“This is actually the second book I’ve launched in the middle of the pandemic,” says Tahereh Mafi, which, given the length of the pandemic when compared to the writing process, is rather impressive. But such is perhaps to be expected from a rising force in the literary world like Mafi. The Iranian-American writer is the bestselling author of the “Shatter Me” series who made her publishing debut in 2011 when she was just 23. Her first pandemic book, “A Very Large Expanse of Sea,” was released in late March 2020 and was long-listed for the National Book Award. Earlier this summer she released the follow-up, “An Emotion of Great Delight,” and is set to release a book each year through 2024.
Mafi, who lives in Southern California with her husband Ransom Riggs, the author of “Miss Peregrine’s Home for Peculiar Children,’” chatted over Zoom on what it’s been like promoting her two books throughout the pandemic and why she’s been inspired to write about the lives of Muslim women in the U.S. post-9/11.
WWD: What was the origin of the idea for these two novels?

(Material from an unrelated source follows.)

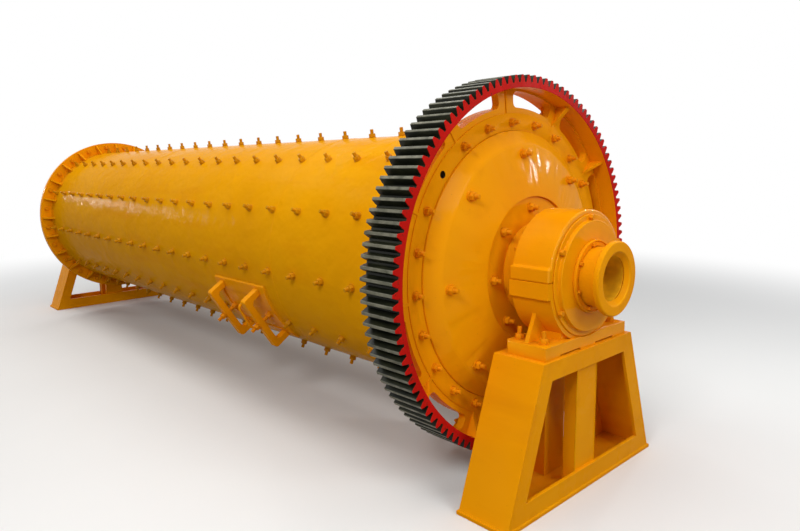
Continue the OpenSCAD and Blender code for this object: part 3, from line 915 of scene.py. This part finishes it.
def stand_welds():
    """Fillet welds of the stands: round the floor plate and up the sides of the middle posts."""
    for end in ENDS:
        low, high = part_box(end + "_stand_side_front")[0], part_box(end + "_stand_side_rear")[1]
        sill = low.z
        near, far = (corner.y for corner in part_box(end + "_stand_inner_frame"))
        parts = []
        for x in (low.x, high.x):
            parts.append(bead(straight((x, near, sill), (x, far, sill))))
        for y in (-high.y, high.y):
            parts.append(bead(straight((low.x, y, sill), (high.x, y, sill))))
        for x, step in ((low.x + 0.016, 1), (high.x - 0.016, -1)):
            corner = x + step * 0.0005
            for y in (-0.076, 0.076):
                parts.append(bead(straight((x, y, sill), (x + step * 0.06, y, sill)), 0.003))
                top = (corner, y, high.z - 0.03)
                parts.append(bead(straight((corner, y, sill), top), 0.003))
        pile(end + "_stand_welds", parts, "base", BEAD, sharp=80)


# Stage.


def floor():
    """Pale floor that is no piece of the object."""
    half = 40.0
    corners = [(-half, -half, 0), (half, -half, 0), (half, half, 0), (-half, half, 0)]
    mesh = plain_mesh("floor", np.array(corners), [(0, 1, 2, 3)])
    mesh.materials.append(floor_finish())
    link(bpy.data.objects.new("floor", mesh))


def surroundings():
    """Soft light from all round and a white background."""
    world = bpy.data.worlds.new("world")
    bpy.context.scene.world = world
    s = Shader(world)
    soft = s.node("Background", {"Color": (0.93, 0.96, 1.0, 1), "Strength": 0.32})
    white = s.node("Background", {"Color": (1, 1, 1, 1), "Strength": 1.0})
    s.node("OutputWorld", {"Surface": s.blend(s.seen(), soft, white)})


def lamp(name, at, towards, size, power, colour=(1, 1, 1)):
    """Rectangular lamp at a place, turned towards another."""
    light = bpy.data.lights.new(name, "AREA")
    light.shape = "RECTANGLE"
    light.size, light.size_y = size
    light.energy = power
    light.color = colour
    made = link(bpy.data.objects.new(name, light))
    made.location = at
    made.rotation_euler = (Vector(towards) - Vector(at)).to_track_quat("-Z", "Y").to_euler()


def lights():
    """Roof lights, tubes, a row of window panes and the small lamps that show in the paint."""
    lamp("roof", (0.0, -1.6, 6.5), (0, 0, 0.8), (8, 2.5), 160, (1, 0.98, 0.95))
    lamp("strip", (1.0, 1.2, 5.0), (0.5, 0, 1), (7, 0.3), 40)
    for number, y in enumerate((0.2, -1.06, -2.5)):
        lamp("tube_%d" % number, (-3.6, y, 5.0), (-1.6, y * 0.5, 1), (4.2, 0.06), 20)
    lamp("front", (7.0, -0.4, 4.0), (2.5, 0, 0.9), (2.4, 2.0), 98, (1, 0.99, 0.97))
    lamp("side", (4.0, -4.5, 4.0), (2.8, -0.3, 0.5), (1.5, 1.2), 118)
    drum = (-1.5, -0.3, 1)
    lamp("windows", (-8.5, -3.1, 2.35), drum, (2.0, 0.14), 18)
    for number in range(7):
        shift = 0.31 * (number - 3)
        at = (-8.4 + 0.37 * shift, -3.06 - 0.93 * shift, 2.35)
        lamp("pane_%d" % number, at, drum, (0.13, 0.2), 8)
    lamp("high", (1.75, 4.1, 3.9), (2.9, 0.0, 1.2), (0.25, 0.25), 18)
    lamp("low", (4.47, 3.38, 2.24), (2.6, 0.1, 1.3), (0.14, 0.14), 25)


def camera():
    """Camera of the photograph."""
    heading, tilt, roll = (math.radians(a) for a in CAMERA_TURN)
    level = math.cos(tilt)
    ahead = Vector((-math.sin(heading) * level, math.cos(heading) * level, math.sin(tilt)))
    right = Vector((math.cos(heading), math.sin(heading), 0))
    up = right.cross(ahead)
    side = right * math.cos(roll) + up * math.sin(roll)
    top = -right * math.sin(roll) + up * math.cos(roll)
    data = bpy.data.cameras.new("camera")
    data.lens = CAMERA_LENS
    data.sensor_width = CAMERA_SENSOR
    data.sensor_fit = "HORIZONTAL"
    made = link(bpy.data.objects.new("camera", data))
    rows = Matrix((side, top, -ahead)).transposed().to_4x4()
    made.matrix_world = Matrix.Translation(CAMERA_AT) @ rows
    bpy.context.scene.camera = made


dress_frame()
liner_bolts()
flange_bolts()
head_bolts()
bearing_bolts()
shaft_seals()
manhole_fittings()
joint_bolts()
handle()
drum_welds()
stand_welds()
floor()
surroundings()
lights()
camera()
bpy.context.scene.view_settings.view_transform = "Standard"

Tahereh Mafi: This book, “An Emotion of Great Delight,” is my second work of realistic fiction. I often struggle to talk about this book without talking a little bit about my first work of realistic fiction. My first work of realistic fiction, “A Very Large Expanse of Sea,” takes place in 2002, and that book follows an Iranian-American Muslim girl in a post-9/11 world. This book, the follow-up, takes place in 2003. It’s a totally different girl, she’s also Iranian-American, wears a hijab, visibly Muslim in a post-9/11 world, but now it’s a few months after the U.S. has officially declared war on Iraq, and the political climate has significantly changed. And so it felt like a follow-up to that book, and yet, they’re not exactly related. It’s just that I approached writing them both from different emotional avenues. “A Very Large Expanse of Sea” was a story about a girl unlearning anger, and “An Emotion of Great Delight” is about a young woman in pursuit of joy. So basically dealing with the grief of being a marginalized person in a world that is extremely bigoted and xenophobic, grieving that experience in different ways.
WWD: What was it like exploring that other side of the same thing, the joy side of it?

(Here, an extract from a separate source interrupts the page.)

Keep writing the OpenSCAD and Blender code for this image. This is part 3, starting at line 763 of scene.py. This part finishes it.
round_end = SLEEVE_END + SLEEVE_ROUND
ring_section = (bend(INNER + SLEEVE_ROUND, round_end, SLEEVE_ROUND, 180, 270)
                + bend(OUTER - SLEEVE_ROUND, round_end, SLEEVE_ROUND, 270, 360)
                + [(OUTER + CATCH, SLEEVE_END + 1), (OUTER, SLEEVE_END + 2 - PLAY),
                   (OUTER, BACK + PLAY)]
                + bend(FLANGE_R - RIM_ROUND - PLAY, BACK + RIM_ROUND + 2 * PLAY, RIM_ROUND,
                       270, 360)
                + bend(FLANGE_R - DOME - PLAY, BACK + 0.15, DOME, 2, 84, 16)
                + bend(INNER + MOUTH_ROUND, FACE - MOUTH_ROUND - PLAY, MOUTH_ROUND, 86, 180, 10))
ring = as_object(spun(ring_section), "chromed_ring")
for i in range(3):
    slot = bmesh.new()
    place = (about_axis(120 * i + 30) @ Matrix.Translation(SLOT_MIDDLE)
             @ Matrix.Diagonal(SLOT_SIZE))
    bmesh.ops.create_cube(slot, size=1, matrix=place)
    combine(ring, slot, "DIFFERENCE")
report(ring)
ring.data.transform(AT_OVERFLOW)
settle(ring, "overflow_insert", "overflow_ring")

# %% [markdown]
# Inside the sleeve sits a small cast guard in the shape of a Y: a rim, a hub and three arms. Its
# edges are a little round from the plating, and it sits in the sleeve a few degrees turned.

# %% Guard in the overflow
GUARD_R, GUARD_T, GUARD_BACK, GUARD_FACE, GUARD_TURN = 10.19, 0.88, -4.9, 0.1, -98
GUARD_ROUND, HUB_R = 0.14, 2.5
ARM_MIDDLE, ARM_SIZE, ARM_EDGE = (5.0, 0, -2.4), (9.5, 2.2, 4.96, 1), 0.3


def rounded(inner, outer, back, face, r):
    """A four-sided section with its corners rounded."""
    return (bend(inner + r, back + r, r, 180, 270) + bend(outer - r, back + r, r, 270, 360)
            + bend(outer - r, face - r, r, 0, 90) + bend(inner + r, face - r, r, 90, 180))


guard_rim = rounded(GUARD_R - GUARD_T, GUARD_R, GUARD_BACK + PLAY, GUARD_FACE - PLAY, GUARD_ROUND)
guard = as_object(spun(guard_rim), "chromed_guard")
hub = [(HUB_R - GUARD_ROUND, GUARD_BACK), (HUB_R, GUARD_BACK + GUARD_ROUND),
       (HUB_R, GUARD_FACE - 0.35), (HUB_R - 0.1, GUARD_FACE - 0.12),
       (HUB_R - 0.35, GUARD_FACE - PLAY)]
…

T.M.: Complicated, because the book is actually really sad. It’s about a girl who’s trapped in the amber of sorrow, and she is desperately in search of joy. The book is about her pain, and it was difficult to write, because writing a really sad book requires me to live in that headspace as I write it. And I’ve talked a lot about how I’ve written lots of books for young adults, but these are the two that are inspired directly by my own lived experiences. We contain multitudes, we all do, and we are neither entirely angry people, nor are we entirely happy people. We contain gradations of everything, and often simultaneously, but for the purposes of these novels, I wanted to hyper-focus on one major emotional movement, all of which are familiar to me and to the emotional experiences that I’ve had. So it was at once cathartic and extremely uncomfortable.

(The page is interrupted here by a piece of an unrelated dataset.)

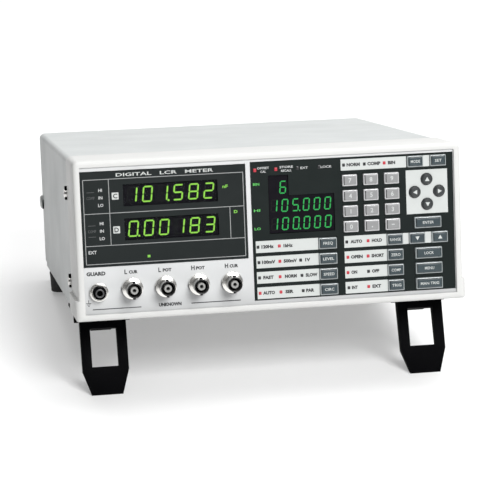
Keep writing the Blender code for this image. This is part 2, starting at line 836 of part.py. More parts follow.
def rear_feet(finishes, case):
    """Turned rubber feet, under the case with a gap, wider at the top."""
    profile = [
        (0, -FOOT_DROP),
        (REAR_FOOT_SOLE, -FOOT_DROP),
        (REAR_FOOT_RADIUS - 0.8 * MM, 0.8 * MM - FOOT_DROP),
        (REAR_FOOT_RADIUS, -GAP),
        (0, -GAP),
    ]
    shared = moved(turned(profile, 24), Matrix.Rotation(math.pi / 2, 4, "X"))
    for side, x in (("left", -REAR_FOOT_X), ("right", REAR_FOOT_X)):
        add_node(f"rear_foot_{side}", shared, finishes["rubber"], case, (x, REAR_FOOT_Y, 0), smooth=True)


def foot_brackets(finishes, case):
    """Each front foot: a plate under the case, a pad to stand on, and two ears that hold the leg."""
    half = LEG_WIDTH / 2 + GAP + EAR_THICKNESS
    top, under = -GAP, -GAP - BRACKET_THICKNESS
    base = block((-half, BRACKET_FRONT, under), (half, BRACKET_REAR, top))
    pad_half = PAD_WIDTH / 2
    bevel = 1 * MM
    pad = []
    for z, margin in ((top - BRACKET_THICKNESS / 2, 0), (bevel - FOOT_DROP, 0), (-FOOT_DROP, bevel)):
        outline = rectangle(margin - pad_half, pad_half - margin, PAD[0] + margin, PAD[1] - margin)
        pad.append([(x, y, z) for x, y in outline])
    side_view = arc(HINGE_Y, -HINGE_DROP, EAR_RADIUS, math.pi, math.pi, 8)
    side_view += [(HINGE_Y + EAR_RADIUS, top - BRACKET_THICKNESS / 2)]
    side_view += [(HINGE_Y - EAR_RADIUS, top - BRACKET_THICKNESS / 2)]
    hole = circle(HINGE_Y, -HINGE_DROP, PIN_RADIUS + PIN_CLEARANCE, 16)
    parts = [loft(pad)]
    for start in (-half, half - EAR_THICKNESS):
        ear = plate([side_view, hole], 0, EAR_THICKNESS)
        ear = moved(ear, Matrix.Rotation(math.pi / 2, 4, "Z"))
        parts.append(shifted(ear, start + EAR_THICKNESS))
    shared = combined(base, parts, "UNION")
    for side, x in (("left", -LEG_X), ("right", LEG_X)):
        add_node(f"front_foot_{side}", shared, finishes["black"], case, (x, 0, 0))


def hinge_height():
    """Height of the leg hinges above the ground, when the rear feet stand on their rear edges."""
    rear_edge = REAR_FOOT_Y + REAR_FOOT_SOLE
    case_height = rear_edge * math.sin(TILT) + FOOT_DROP * math.cos(TILT)
    return case_height - HINGE_Y * math.sin(TILT) - HINGE_DROP * math.cos(TILT), case_height


def leg_shape():
    """A tapering plate with a window, hung from a round barrel, its tip cut level with the ground."""
    lean = LEG_LEAN + TILT
    height, _ = hinge_height()
    nominal_tip = -height / math.cos(lean)
    half, tip_half = LEG_WIDTH / 2, LEG_TIP_WIDTH / 2
    outline = [
        (-half, 0),
        (-half, -LEG_SHOULDER),
        (-tip_half, nominal_tip),
        (tip_half, nominal_tip),
        (half, -LEG_SHOULDER),
        (half, 0),
    ]
    window = rectangle(-LEG_WINDOW_WIDTH / 2, LEG_WINDOW_WIDTH / 2, -LEG_WINDOW[1], -LEG_WINDOW[0])
    mesh = plate([outline, window], -1 * MM, 1 * MM)
    for vertex in mesh.vertices:
        along = vertex.co.z / nominal_tip
        front = LEG_FRONT_TOP + (LEG_FRONT_TIP - LEG_FRONT_TOP) * along
        vertex.co.y = LEG_BACK if vertex.co.y > 0 else -front
        if along > 0.999:
            vertex.co.z = nominal_tip + vertex.co.y * math.tan(lean)
    barrel_half = half - 0.1 * MM
    pin_half = half + GAP + EAR_THICKNESS - 0.5 * MM
    profile = [
        (0, -pin_half),
        (PIN_RADIUS, -pin_half),
        (PIN_RADIUS, -barrel_half),
        (BARREL_RADIUS, -barrel_half),
        (BARREL_RADIUS, barrel_half),
        (PIN_RADIUS, barrel_half),
        (PIN_RADIUS, pin_half),
        (0, pin_half),
    ]
    barrel = moved(turned(profile, 16), Matrix.Rotation(math.pi / 2, 4, "Z"))
    return combined(mesh, [barrel], "UNION")


def tilt_legs(finishes, case):
    shared = leg_shape()
    for side, x in (("left", -LEG_X), ("right", LEG_X)):
        pivot = add_empty(f"leg_{side}_pivot", (x, HINGE_Y, -HINGE_DROP), case)
        pivot.rotation_euler.x = -LEG_LEAN
        add_node(f"leg_{side}", shared, finishes["black"], pivot)


# ---------------------------------------------------------------- assembly


def stand_up(case):
    """Tips the case back onto its legs and centres its footprint on the origin."""
    _, height = hinge_height()
    case.rotation_euler.x = -TILT
    case.location = (0, 0, height)
    bpy.context.view_layer.update()
    depths = []
    for node in bpy.context.scene.objects:
        if node.type == "MESH":
            depths += [(node.matrix_world @ vertex.co).y for vertex in node.data.vertices]
    case.location.y = -(min(depths) + max(depths)) / 2
    bpy.context.view_layer.update()


def main():
    clear_scene()
    finishes = make_finishes()
    case = add_empty("case")
    builders = (
        front_bezel,
        top_cover,
        bottom_chassis,
        front_panel,
        display_window,
        keypad_panel,
        keys,
        test_terminals,
        guard_terminal,
        displays,
        front_board,
        main_board,
        power_transformer,
        rear_panel,
        mains_inlet,
        power_switch,
        rear_connectors,
        rear_feet,
        foot_brackets,
        tilt_legs,
    )
    for build in builders:
        build(finishes, case)
    stand_up(case)


main()
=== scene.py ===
"""The looks of a bench LCR meter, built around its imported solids.

Shapes are laid out in millimetres in the case's own axes: x to the right from the centre line,
y from the bezel's front face towards the rear, z up from the case's underside.
"""

import json
import math

import bmesh
import bpy
from mathutils import Matrix, Vector

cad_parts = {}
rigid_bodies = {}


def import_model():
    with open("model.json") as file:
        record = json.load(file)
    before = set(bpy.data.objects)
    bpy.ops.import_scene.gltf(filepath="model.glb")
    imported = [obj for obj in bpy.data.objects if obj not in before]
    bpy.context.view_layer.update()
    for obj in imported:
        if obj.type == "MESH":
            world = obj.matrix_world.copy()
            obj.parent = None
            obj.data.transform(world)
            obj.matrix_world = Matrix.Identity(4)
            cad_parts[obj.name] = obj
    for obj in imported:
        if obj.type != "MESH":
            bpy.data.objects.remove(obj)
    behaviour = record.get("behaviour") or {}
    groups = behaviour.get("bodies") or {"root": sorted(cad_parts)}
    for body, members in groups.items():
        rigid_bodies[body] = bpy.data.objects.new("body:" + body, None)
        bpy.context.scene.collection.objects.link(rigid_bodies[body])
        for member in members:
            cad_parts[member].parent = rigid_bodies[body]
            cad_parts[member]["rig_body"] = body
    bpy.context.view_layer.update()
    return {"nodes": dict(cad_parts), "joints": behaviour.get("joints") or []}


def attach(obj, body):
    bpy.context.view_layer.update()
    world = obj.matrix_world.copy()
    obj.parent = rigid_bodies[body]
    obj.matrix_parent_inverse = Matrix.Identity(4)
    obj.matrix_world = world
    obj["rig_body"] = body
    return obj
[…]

WWD: What are some of the similarities between what you write about in these two books and what you have experienced as a Middle Eastern woman living in the U.S.?
T.M.: Very specifically, I was a freshman in high school when 9/11 happened, and the horrific events which irrevocably changed the world on a huge macro level, and which simultaneously changed my world on a micro level. I mean, it’s not like it was ever particularly easy to be a very visibly Muslim woman, but after 9/11, suddenly there’s this major spotlight shining on you, and your family, and your community, and your every single movement is now political and controversial, and to be quite honest, terrifying to most people. Just existing in a space was radical; to be visibly Muslim in any public space at that time, it was polarizing, it was difficult. And that definitely shaped my high school years in a way that I never could’ve expected, and as a result, changed me and the person I became.
My first book, “A Very Large Expanse of Sea,” is about a girl who’s navigating this world, but also she’s a teenage breakdancer, and I, too, used to breakdance in high school. So these stories are not just about pain and grief, they’re also about just the basic humanities of long-denied marginalized people, and just the basic idea of humanizing them. I was more than my struggle, I was also just a teenager. I was also just a kid who wanted to live her life and wanted, in my case, to breakdance, wanted to just do my own thing, and was trying to survive high school, and trying to survive all the human tragedies that befall us all, but against the backdrop of a modern war.
With “An Emotion of Great Delight,” post the beginning of the Iraq War, I mean, our mosques were being raided by the FBI, there were undercover FBI agents in our mosque, in our congregation, people we knew that we thought we were really good friends with would turn out to be undercover FBI agents, and almost everybody in our congregation was assigned an FBI agent and were being called and aggressively questioned on a regular basis, being asked to inform on people and to become spies for the government. And it was just a really, really scary time.
WWD: Is your second book specifically timed to this fall’s 20th anniversary of 9/11?
T.M.: No. I didn’t even know that that was coming up. It was just natural, it was how the timing worked out. Because of COVID-19, this book was supposed to come out in 2020, but we pushed it a little, thinking that maybe things could be better in 2021.